TASK TO CARRY OUT: Print again only this span: the line with "left_flange();", the line with "if empty is", and all lines between them, exactly as given.

++++++++

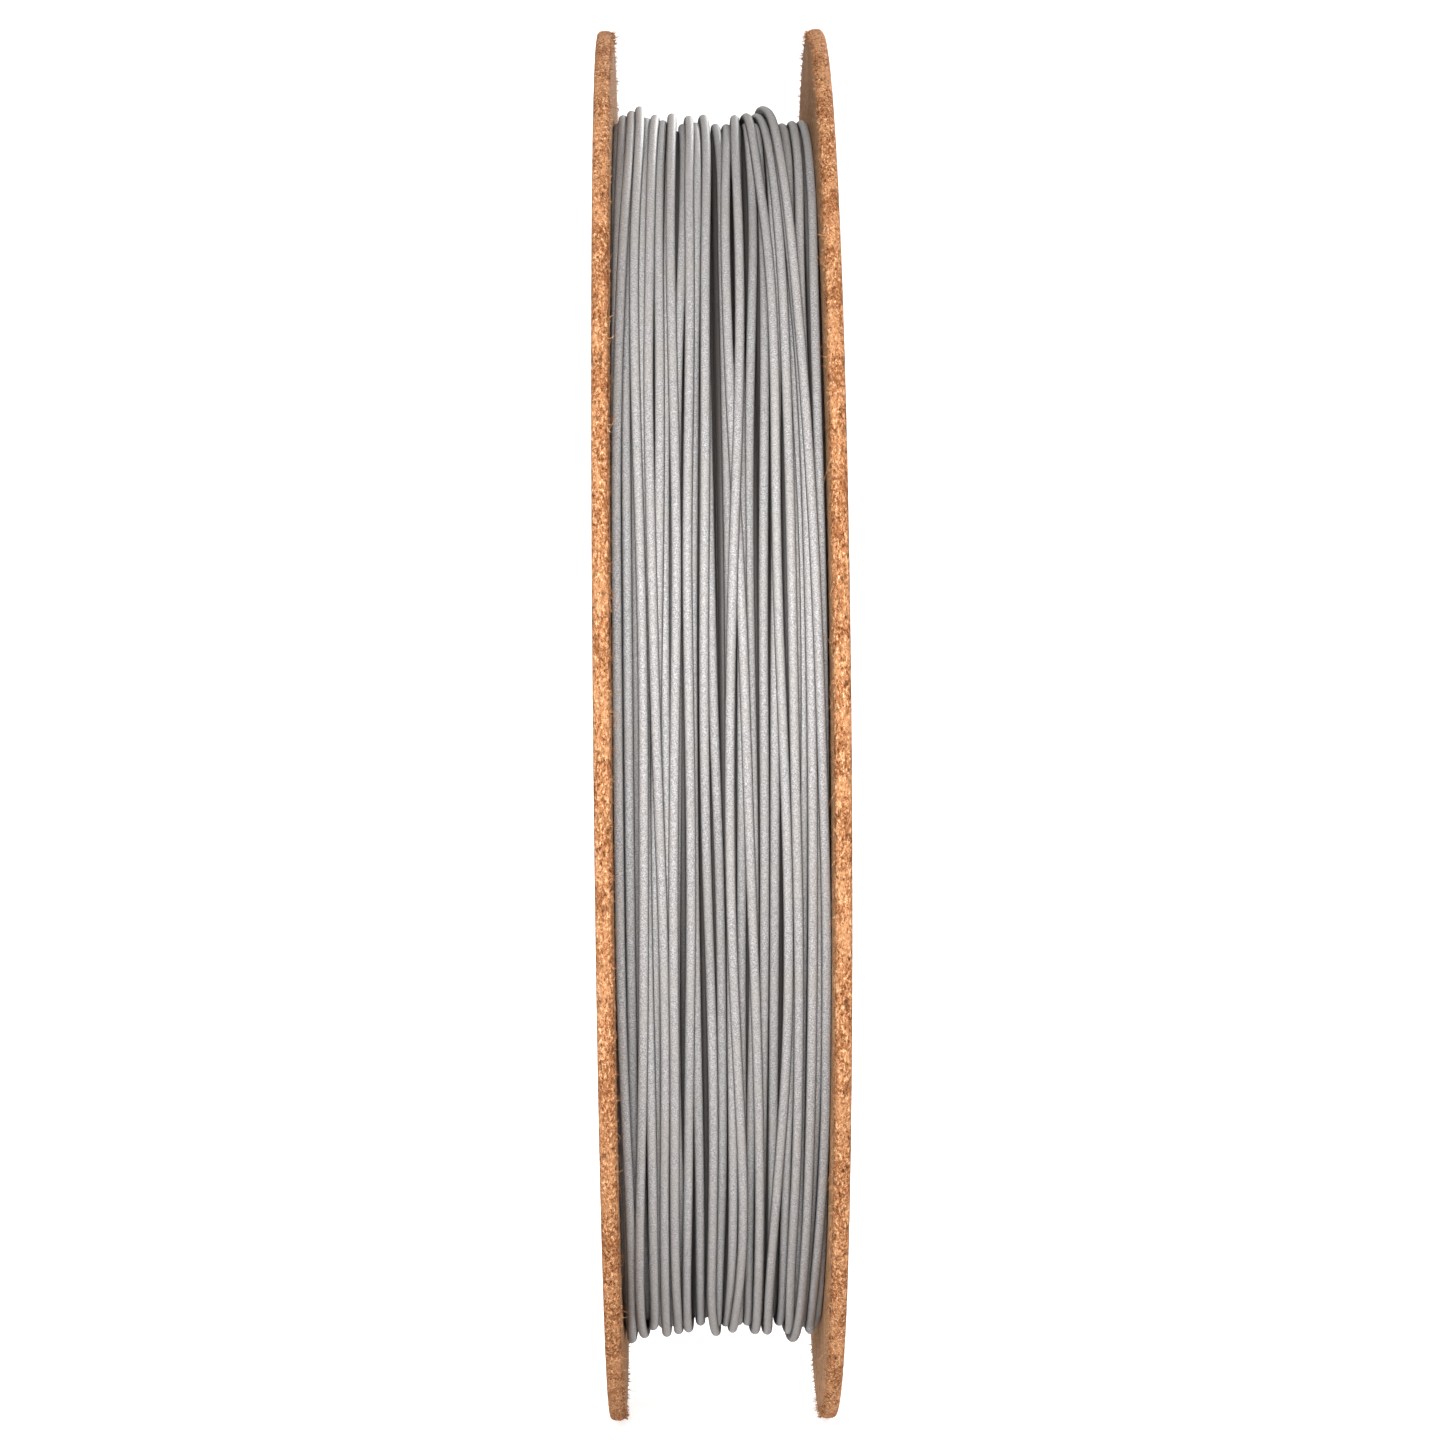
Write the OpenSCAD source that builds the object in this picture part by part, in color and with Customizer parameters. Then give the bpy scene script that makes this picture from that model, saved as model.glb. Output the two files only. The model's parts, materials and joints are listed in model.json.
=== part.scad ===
// Filament spool: two fibreboard flanges glued to a paperboard drum, wound with one long strand.
// The spool's axis lies along X. Angles go round that axis: 0 points along +Y and 90 along +Z.

/* [Flanges] */
// Diameter of both flanges
flange_d = 270; // [262:1:340]
// Thickness of the flange board
flange_t = 3; // [2:0.1:8]
// Clear width between the two flanges
inner_w = 37.4; // [30:0.1:80]
// Radius of the worn edges round each rim
edge_r = 0.5; // [0.1:0.1:0.9]

/* [Drum] */
// Outside diameter of the drum tube that carries the winding
drum_d = 212; // [140:1:218]
// Wall of the drum tube
drum_wall = 4; // [2:0.5:8]
// Thickness of each board disc that centres the drum tube
disc_t = 3; // [2:0.1:10]

/* [Spindle hole] */
// Clear diameter for the holder's spindle
bore_d = 52; // [20:1:80]
// Wall of the hub tube that lines the hole
hub_wall = 3; // [1.5:0.5:6]

/* [Filament] */
// Diameter of the filament
filament_d = 1.75; // [1.5:0.05:2.6]
// Depth of the winding on the drum
winding_depth = 13; // [4:0.5:15]
// Room left between the winding and each flange
side_gap = 0.3; // [0.1:0.1:2]

/* [Holes for the filament's ends] */
// Diameter of the tie holes near the rim and of the starting hole in the drum
tie_hole_d = 4.2; // [3.6:0.1:6]
// Number of tie holes in each flange
tie_holes = 4; // [1:1:8]
// From the rim to the middle of a tie hole
tie_inset = 8; // [5:0.5:9]
// Direction of the tie hole that holds the outer end
tie_angle = -45; // [-180:5:180]

/* [Hidden] */
$fn = 96;

board_colour = "#c68a58";
paper_colour = "#a58e70";
strand_colour = "#a19c98";

glue_gap = 0.1;       // all round, between a tube and the board that it is glued to
touch_gap = 0.03;     // between the filament and what it lies on
cut_over = 1;         // how far a cutter runs past the face that it cuts
edge_steps = 4;       // flats that make up each worn edge

flange_r = flange_d / 2;
drum_r = drum_d / 2;
drum_bore_r = drum_r - drum_wall;
hub_r = bore_d / 2 + hub_wall;
filament_r = filament_d / 2;
inner_face = inner_w / 2;
outer_face = inner_face + flange_t;
winding_r = drum_r + winding_depth;
tie_r = flange_r - tie_inset;
tie_hole_r = tie_hole_d / 2;

// The inner end goes in through the drum wall, clear of the left disc, and stays inside the hollow drum
start_clear = 0.5;
start_x = -inner_face + disc_t + tie_hole_r + start_clear;
start_angle = 200;
start_inside = 12;

// The outer end lies on the winding, leaves it along a tangent and bends into a tie hole of the right
// flange. Each point of the bend is [from that flange's inner face, from the tie hole back along the rim].
tail_bend = [[-4.6, 13.5], [-4.3, 9.5], [-3.6, 6], [-2.5, 3.4], [-1.3, 1.9], [0, 0.9],
             [1, 0.3], [2, -0.3], [2.4, -0.5]];
tail_lay = 25;        // length that lies on the winding
tail_drift = -0.03;   // sideways run towards the flange for each millimetre along the rim
tail_step = 6;        // longest straight piece
tail_sides = 10;
tail_inset = 0.6;     // the middle of the cut end stays this far inside the tie hole
tail_r0 = winding_r + touch_gap + filament_r;
tail_lift_angle = tie_angle - acos(tail_r0 / tie_r);
tail_start = (tie_angle - tail_lift_angle) * PI / 180 * tie_r + tail_lay;
tail_steps = ceil((tail_start - tail_bend[0][1]) / tail_step);
tail_run = [for (k = [tail_steps : -1 : 1])
    let (further = (tail_start - tail_bend[0][1]) * k / tail_steps)
    [tail_bend[0][0] - tail_drift * further, tail_bend[0][1] + further]];

// A place at a radius and an angle round the spool's axis
function around(x, r, angle) = [x, r * cos(angle), r * sin(angle)];

function unit(v) = v / norm(v);

// The radius at which the outer end runs: on the winding, then along the straight line to the tie hole
function tail_radius(angle) =
    angle < tail_lift_angle ? tail_r0 : min(tie_r, tail_r0 / cos(angle - tail_lift_angle));

function tail_point(p) =
    let (angle = tie_angle - p[1] / tie_r * 180 / PI)
    around(inner_face + min(p[0], flange_t - tail_inset), tail_radius(angle), angle);

// The points of one worn edge of a rim, from the angle where it begins, about its own centre
function edge_points(centre, from) =
    [for (k = [0 : edge_steps])
        let (a = from + 90 * k / edge_steps)
        centre + edge_r * [cos(a), sin(a)]];

// A round tube along the points of a path, with the spool's radial direction kept upright
module swept_tube(path, r, sides) {
    last = len(path) - 1;
    rings = [for (i = [0 : last])
        let (along = unit(path[min(i + 1, last)] - path[max(i - 1, 0)]),
             radial = [0, path[i][1], path[i][2]],
             up = unit(radial - along * (radial * along)),
             side = cross(along, up))
        [for (k = [0 : sides - 1])
            let (a = 360 * k / sides)
            path[i] + r * (side * cos(a) + up * sin(a))]];
    walls = [for (i = [0 : last - 1]) for (k = [0 : sides - 1])
        let (a = i * sides + k, b = i * sides + (k + 1) % sides)
        [a, a + sides, b + sides, b]];
    near_end = [for (k = [0 : sides - 1]) k];
    far_end = [for (k = [sides - 1 : -1 : 0]) last * sides + k];
    polyhedron([for (ring = rings) for (p = ring) p], concat([near_end, far_end], walls));
}

// Turns a shape that stands on z = 0 so that it lies along +X from x
module lay_along_x(x) {
    translate([x, 0, 0]) rotate([0, 90, 0]) children();
}

module tube_along_x(x, length, r_out, r_in) {
    lay_along_x(x) difference() {
        cylinder(r = r_out, h = length);
        translate([0, 0, -cut_over]) cylinder(r = r_in, h = length + 2 * cut_over);
    }
}

// One board disc with worn rim edges, the hub tube's hole and the ring of tie holes
module flange(x) {
    cut_h = flange_t + 2 * cut_over;
    color(board_colour) difference() {
        lay_along_x(x) rotate_extrude($fn = 180)
            polygon(concat([[0, 0]],
                           edge_points([flange_r - edge_r, edge_r], -90),
                           edge_points([flange_r - edge_r, flange_t - edge_r], 0),
                           [[0, flange_t]]));
        lay_along_x(x - cut_over) cylinder(r = hub_r + glue_gap, h = cut_h);
        for (k = [0 : tie_holes - 1])
            translate(around(x - cut_over, tie_r, tie_angle + 360 * k / tie_holes))
                lay_along_x(0) cylinder(r = tie_hole_r, h = cut_h);
    }
}

module left_flange() {
    flange(-outer_face);
}

module right_flange() {
    flange(inner_face);
}

// The start hole runs square through one wall of the tube
module drum_tube() {
    color(paper_colour) difference() {
        tube_along_x(-inner_face, inner_w, drum_r, drum_bore_r);
        translate([start_x, 0, 0]) rotate([start_angle - 90, 0, 0])
            translate([0, 0, drum_bore_r - cut_over])
                cylinder(r = tie_hole_r, h = drum_wall + 2 * cut_over);
    }
}

module drum_disc(x) {
    color(board_colour) tube_along_x(x, disc_t, drum_bore_r - glue_gap, hub_r + glue_gap);
}

module left_drum_disc() {
    drum_disc(-inner_face);
}

module right_drum_disc() {
    drum_disc(inner_face - disc_t);
}

// The hub tube runs from one outer face to the other
module hub_tube() {
    color(paper_colour) tube_along_x(-outer_face, 2 * outer_face, hub_r, bore_d / 2);
}

// All the wound turns as one ring
module filament_pack() {
    color(strand_colour)
        tube_along_x(-inner_face + side_gap, inner_w - 2 * side_gap, winding_r, drum_r + touch_gap);
}

module filament_start() {
    color(strand_colour) translate([start_x, 0, 0]) rotate([start_angle - 90, 0, 0])
        translate([0, 0, drum_bore_r - start_inside])
            cylinder(r = filament_r, h = start_inside + drum_wall);
}

module filament_tail() {
    color(strand_colour)
        swept_tube([for (p = concat(tail_run, tail_bend)) tail_point(p)], filament_r, tail_sides);
}

left_flange();
right_flange();
drum_tube();
left_drum_disc();
right_drum_disc();
hub_tube();
filament_pack();
filament_start();
filament_tail();
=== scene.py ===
import json
import math

import bmesh
import bpy
import numpy as np
from mathutils import Matrix, Vector


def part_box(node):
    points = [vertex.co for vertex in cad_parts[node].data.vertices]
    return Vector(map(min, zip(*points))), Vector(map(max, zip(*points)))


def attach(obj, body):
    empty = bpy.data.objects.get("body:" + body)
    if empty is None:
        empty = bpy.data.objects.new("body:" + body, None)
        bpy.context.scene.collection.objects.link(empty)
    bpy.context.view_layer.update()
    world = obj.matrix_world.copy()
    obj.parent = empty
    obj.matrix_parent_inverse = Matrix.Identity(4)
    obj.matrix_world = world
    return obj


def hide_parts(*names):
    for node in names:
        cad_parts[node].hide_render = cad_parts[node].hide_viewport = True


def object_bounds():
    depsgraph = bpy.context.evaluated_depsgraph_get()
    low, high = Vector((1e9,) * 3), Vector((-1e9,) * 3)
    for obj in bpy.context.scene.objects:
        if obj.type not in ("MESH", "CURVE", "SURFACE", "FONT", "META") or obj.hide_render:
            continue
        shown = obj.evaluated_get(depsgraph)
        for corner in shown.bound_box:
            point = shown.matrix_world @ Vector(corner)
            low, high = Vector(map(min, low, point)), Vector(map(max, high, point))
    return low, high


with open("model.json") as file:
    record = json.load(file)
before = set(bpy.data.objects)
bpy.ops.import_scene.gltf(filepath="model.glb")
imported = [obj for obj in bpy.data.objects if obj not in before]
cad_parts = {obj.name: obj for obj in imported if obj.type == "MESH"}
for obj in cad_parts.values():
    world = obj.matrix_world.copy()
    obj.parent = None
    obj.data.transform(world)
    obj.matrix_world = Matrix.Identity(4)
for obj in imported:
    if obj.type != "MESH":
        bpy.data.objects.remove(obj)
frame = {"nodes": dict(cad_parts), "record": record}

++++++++

CORRECT ANSWER:
left_flange();
right_flange();
drum_tube();
left_drum_disc();
right_drum_disc();
hub_tube();
filament_pack();
filament_start();
filament_tail();
=== scene.py ===
import json
import math

import bmesh
import bpy
import numpy as np
from mathutils import Matrix, Vector


def part_box(node):
    points = [vertex.co for vertex in cad_parts[node].data.vertices]
    return Vector(map(min, zip(*points))), Vector(map(max, zip(*points)))


def attach(obj, body):
    empty = bpy.data.objects.get("body:" + body)
    if empty is None:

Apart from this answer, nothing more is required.